I think the Machina Guild was probably the biggest disappointment for me. You’re given lots of different quests which are supposed to help forward the research of the guild but the quests are pretty much all the same; you’ll need to get a rare drop from a defeated monster. There are no storylines behind any of the quests and you never feel like you’re actually furthering the research of the guild. It’s just a bit of pointless filler. Sure, you get rewards for completing the quests but I would have rather had a bit more story and found out some more about the lore of the world. Sadly, I think it was a bit of a missed opportunity.
I don’t feel that this would be a full review if I didn’t mention one important thing (or more accurately a pair of important things). Boobs…that’s right, boobs. Australia’s rating board chose not to give a rating to MeiQ which effectively bans it from sale over there. After playing the game all the way I have to admit that I think that’s a little bit extreme. Sure the ladies are very skimpily dressed but their behaviour isn’t overly sexual. There’s no falling over with their legs wide open (Danganronpa 2) and no spanking/tickling mini games (Criminal Girls). I think the part that the ratings board must have really took offense to is the character status menu. Depending on where you touch the screen the ladies will comment and say different things, things like “the hips make the girl!”, “marshmallow!” and “bouncy!”. Is it silly? Yes. Amusing? A little. Is it going to morally corrupt Australia? I seriously doubt it. I pity the prudish nature of the Australian Ratings Board if this is what they find incredibly offensive…

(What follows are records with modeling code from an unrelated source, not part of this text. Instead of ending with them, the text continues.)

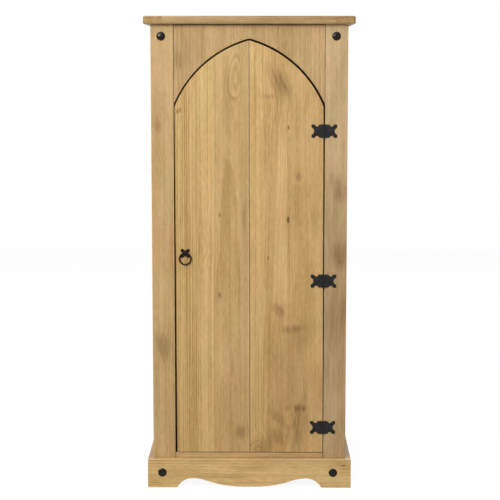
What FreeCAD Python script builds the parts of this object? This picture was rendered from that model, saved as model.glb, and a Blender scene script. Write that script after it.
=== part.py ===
import FreeCAD, Part
import math
import operator
import os
from types import SimpleNamespace

import Sketcher

# The driving dimensions in millimetres: name, value and what it measures
SIZES = (
    # Carcass
    ("overall_height", "1466", "ground to the top of the top board"),
    ("body_width", "603", "outer edge of one stile to the outer edge of the other"),
    ("body_depth", "312", "front of the stiles to the back of the cupboard"),
    ("stile_width", "70", "face of a stile"),
    ("front_thickness", "20", "boards of the front frame and the door"),
    ("side_thickness", "18", "side panels"),
    ("carcass_lift", "38", "ground to the lower end of the stiles and side panels"),
    ("arris", "1.5", "rounding of the arrises that a hand meets"),
    ("fine_arris", "0.7", "rounding of the arrises at glued joints"),
    # Top
    ("top_thickness", "25", "top board and its end caps"),
    ("top_side_overhang", "21.5", "top past the stiles at each side"),
    ("top_front_overhang", "20", "top past the stiles at the front"),
    ("cap_width", "58", "breadboard end cap"),
    ("nose_radius", "5.5", "rounded edge of the top"),
    ("cap_corner_radius", "10", "front corner of an end cap seen from above"),
    # Front frame
    ("crown_depth", "43", "top board to the point of the arch"),
    ("arch_rise", "200.5", "point of the arch to where it meets the stiles"),
    ("arch_bow", "35.3", "height of each arc over its chord"),
    ("head_recess", "1", "head panel behind the face of the stiles"),
    ("head_gap", "2.5", "top to the upper edge of the head panel"),
    ("rail_top", "107", "ground to the top of the bottom rail"),
    # Inside
    ("floor_thickness", "15", "cabinet floor"),
    ("back_thickness", "9", "back boards"),
    ("shelf_thickness", "18", "shelves"),
    ("cleat_height", "25", "shelf cleats"),
    ("cleat_thickness", "18", "shelf cleats"),
    ("cleat_setback", "12", "front end of a cleat behind the shelf's edge"),
    ("batten_size", "26", "square batten under the top"),
    # Plinth
    ("skirt_top", "90.5", "ground to the top of the skirts"),
    ("skirt_thickness", "22", "front skirt"),
    ("side_skirt_thickness", "17", "side skirts"),
    ("foot_length", "92.5", "foot of the front skirt"),
    ("side_foot_length", "62", "front and back foot of a side skirt"),
    ("cove_run", "48", "foot to the crest of the scroll"),
    ("crest_height", "30", "ground to the crest of the scroll"),
    ("drop_height", "3", "ground to the middle drop of the scroll"),
    ("drop_half", "20", "half the flat of the middle drop"),
    ("quirk_depth", "0.9", "scratched line along the skirts"),
    ("quirk_width", "1.2", "scratched line along the skirts"),
    ("quirk_drop", "3.6", "top of the skirts to the scratched line"),
    ("block_size", "40", "corner blocks seen from above"),
    ("back_rail_thickness", "18", "rail behind the plinth"),
    # Door
    ("door_gap", "3.2", "door to the stiles, if it hung upright"),
    ("arch_gap", "4.7", "door to the arch"),
    ("door_bottom_gap", "2", "door to the bottom rail"),
    ("door_foot_lean", "2", "foot of the door towards the hinges, as it is hung"),
    ("door_head_lean", "0.8", "head of the door away from the hinges, as it is hung"),
    ("ledge_thickness", "18", "ledges across the back of the door"),
    ("ledge_height", "58", "ledges across the back of the door"),
    ("ledge_inset", "34", "end of a ledge from the edge of the door"),
    ("low_ledge_height", "150", "foot of the door to the middle of its lowest ledge"),
    ("shelf_clearance", "2", "shelf edge behind the ledges"),
    # Hinges
    ("leaf_length", "39.5", "pin to the tip of a leaf"),
    ("leaf_half_height", "20.5", "half the height of a leaf"),
    ("leaf_thickness", "2", "sheet of a leaf"),
    ("leaf_notch_radius", "6.6", "round notch in the upper and lower edge of a leaf"),
    ("leaf_notch_reach", "22.5", "pin to the middle of that notch"),
    ("tip_notch_radius", "11", "round notch in the tip of a leaf"),
    ("tip_notch_depth", "8.5", "how far that notch comes in"),
    ("lobe_radius", "3.8", "rounded corners of the lobes"),
    ("knuckle_radius", "3.5", "barrel of a hinge"),
    ("knuckle_play", "0.3", "between the knuckles, and behind them"),
    ("pin_radius", "2", "hinge pin"),
    ("pin_clearance", "0.05", "pin in its knuckles"),
    ("pin_proud", "1", "end of the pin past the barrel"),
    ("high_hinge_drop", "80.5", "spring of the arch to the highest hinge"),
    ("low_hinge_rise", "79.6", "foot of the door to the lowest hinge"),
    # Screws
    ("screw_head_radius", "3.1", "round head of a hinge screw"),
    ("screw_head_height", "1.4", "round head of a hinge screw"),
    ("screw_shank_radius", "1.5", "shank of a hinge screw"),
    ("screw_length", "15", "shank below the head"),
    ("screw_inset", "6", "lobe screw from the tip and the edge of a leaf"),
    ("screw_reach", "18.5", "pin to the middle screw of a leaf"),
    ("hole_clearance", "0.05", "screws and nails in their holes"),
    ("ledge_screw_bite", "12", "shank of a ledge screw in the door boards"),
    # Ring handle
    ("ring_edge_distance", "29.8", "edge of the door to the middle of the ring"),
    ("ring_axis_height", "740.3", "ground to the wire at the top of the ring"),
    ("ring_radius", "17.8", "middle of the wire of the ring"),
    ("ring_wire_radius", "2.25", "wire of the ring"),
    ("plate_half", "13.8", "half the four-lobed plate"),
    ("plate_thickness", "2", "four-lobed plate"),
    ("plate_notch_radius", "6.4", "round notches between its lobes"),
    ("plate_notch_depth", "5.6", "how far the notches come in"),
    ("plate_lobe_radius", "3", "rounded corners of its lobes"),
    ("plate_drop", "1.3", "middle of the plate below the wire at the top of the ring"),
    ("staple_width", "7", "strap that holds the ring"),
    ("staple_thickness", "2.2", "strap that holds the ring"),
    ("ring_play", "0.3", "ring to its staple and its plate"),
    # Nails
    ("nail_radius", "13.6", "dome-headed nail"),
    ("nail_height", "5", "dome-headed nail"),
    ("nail_shank_radius", "1.7", "shank of a nail"),
    ("nail_length", "16", "shank below the dome"),
    ("nail_side_inset", "34", "stile's outer edge to the nails"),
    ("nail_drop", "35.8", "top board to the nails of the stiles"),
    ("stile_nail_stray", "2", "nails of the stiles left of their even places"),
    ("skirt_nail_height", "48.5", "ground to the nails of the skirt"),
    ("skirt_nail_stray", "5.3", "nails of the skirt left of their even places"),
    # Catch
    ("catch_length", "46", "magnetic catch"),
    ("catch_height", "15", "magnetic catch"),
    ("catch_depth", "13", "magnetic catch"),
    ("catch_inset", "28", "end of the ledge to the middle of the catch"),
    ("strike_length", "38", "strike of the catch"),
    ("strike_height", "12", "strike of the catch"),
    ("strike_thickness", "1.5", "strike of the catch"),
)

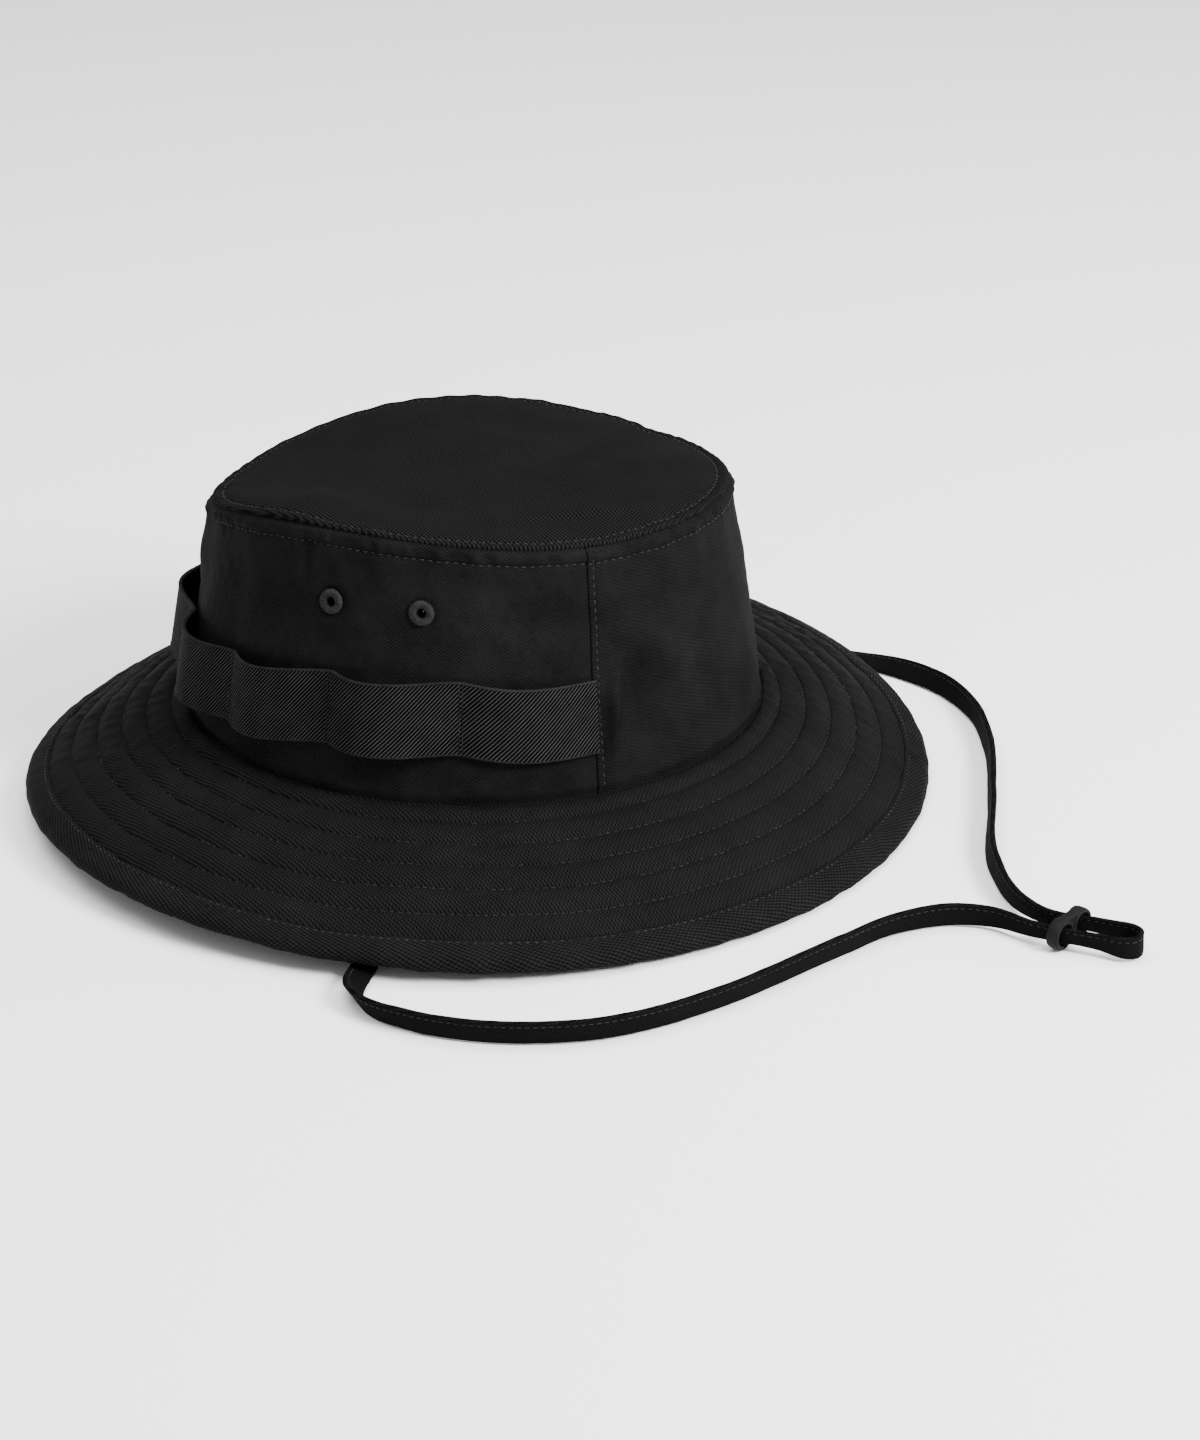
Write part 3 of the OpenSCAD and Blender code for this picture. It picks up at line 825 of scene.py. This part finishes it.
def slider_body():
    """The bead without its rims, from a bevelled outline with two holes."""
    curve = bpy.data.curves.new("slider_outline", "CURVE")
    curve.dimensions = "2D"
    curve.fill_mode = "BOTH"
    curve.extrude = (0.5 * SLIDER_THICK - SLIDER_BEVEL) * MM
    curve.bevel_depth = SLIDER_BEVEL * MM
    curve.bevel_resolution = 5
    hole = SLIDER_HOLE + SLIDER_BEVEL
    turn = np.linspace(0, 2 * math.pi, 48, endpoint=False)
    circle = [(hole * math.cos(t), hole * math.sin(t)) for t in turn]
    loops = [slider_outline(SLIDER_END - SLIDER_BEVEL)]
    loops += [[(x + side * STRAND, y) for x, y in circle] for side in (-1, 1)]
    for loop in loops:
        spline = curve.splines.new("POLY")
        spline.points.add(len(loop) - 1)
        for point, (x, y) in zip(spline.points, loop):
            point.co = (x * MM, y * MM, 0, 1)
        spline.use_cyclic_u = True
    shape = bpy.data.objects.new("slider_shape", curve)
    bpy.context.scene.collection.objects.link(shape)
    bpy.context.view_layer.update()
    source = shape.evaluated_get(bpy.context.evaluated_depsgraph_get())
    mesh = bpy.data.meshes.new_from_object(source)
    bpy.data.objects.remove(shape)
    verts = [np.array(v.co) / MM for v in mesh.vertices]
    faces = [tuple(p.vertices) for p in mesh.polygons]
    bpy.data.meshes.remove(mesh)
    return verts, faces


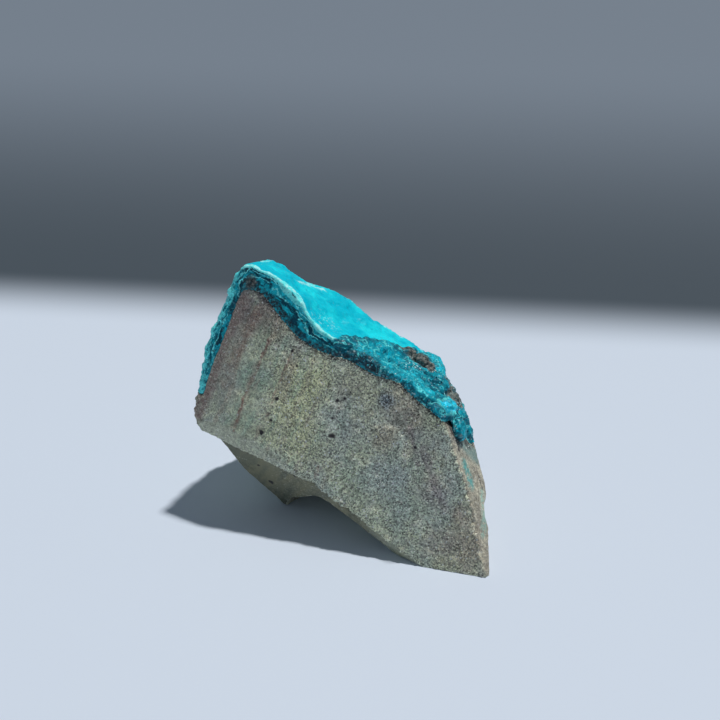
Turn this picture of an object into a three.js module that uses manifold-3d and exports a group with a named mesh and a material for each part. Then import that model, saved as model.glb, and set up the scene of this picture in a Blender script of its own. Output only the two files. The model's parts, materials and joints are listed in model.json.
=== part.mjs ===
// Raw chrysocolla: a broken chunk of fine-grained host rock under a chrysocolla crust.
// Millimetres, +Z up. X runs left to right along the big front fracture, and Y runs back from it.
// The chunk rests on a flat patch of its underside at z = 0.
import * as THREE from 'three';
import { ImprovedNoise } from 'three/addons/math/ImprovedNoise.js';
import { TessellateModifier } from 'three/addons/modifiers/TessellateModifier.js';
import { ConvexGeometry } from 'three/addons/geometries/ConvexGeometry.js';
import { mergeVertices } from 'three/addons/utils/BufferGeometryUtils.js';
import Module from 'manifold-3d';

const wasm = await Module();
wasm.setup();

// ---------------------------------------------------------------- driving dimensions

const BLANK = new THREE.Vector3(76, 66, 60); // raw block that the fractures are struck from
const HEART = new THREE.Vector3(2, 4, 18); // a point deep inside the chunk
const GAP = 0.3; // clearance between crust and rock

const FACET = 4.5; // longest edge of a facet on a fracture
const CALM_RELIEF = 0.2; // unevenness of the smooth front fracture
const RAGGED_RELIEF = 1.5; // unevenness of the hackly back and sides
const RELIEF_SPAN = 7; // distance between the swells of a fracture

const RUN = new THREE.Vector3(0.33, 1, -0.28); // the way the crust runs back, per millimetre of Y
const RUN_LEAD = -8; // the crust's blank starts this far in front of the front fracture
const RUN_END = 30; // and ends this far behind it
const DEEP_RUN = 16; // how far back the skin has its deep outline
const END_MARGIN = 0.005; // share of its outline that the crust falls short of at each end
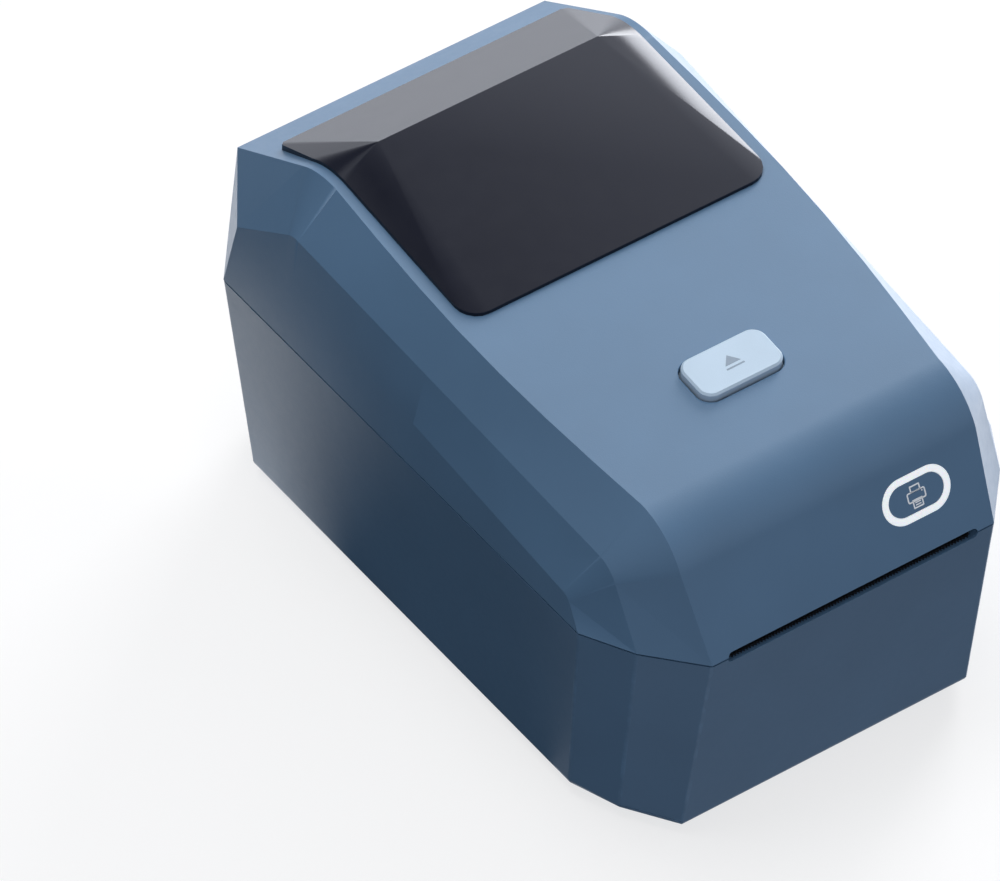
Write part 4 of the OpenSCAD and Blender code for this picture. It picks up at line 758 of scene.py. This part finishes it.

Overall, I have mixed feelings about MeiQ. I did enjoy playing it and liked the characters but I do have to admit that it has a weak storyline. Messing around and experimenting with the parts on my Guardians was fun and something a little bit different to normal dungeon crawlers but it’s a shame that the game feels like it has a little bit too much pointless padding; backtracking through dungeons repeatedly and pointless quests really do let the game down. The PS Vita has a lot of dungeon crawlers and while MeiQ is fun it’s not the best one out there.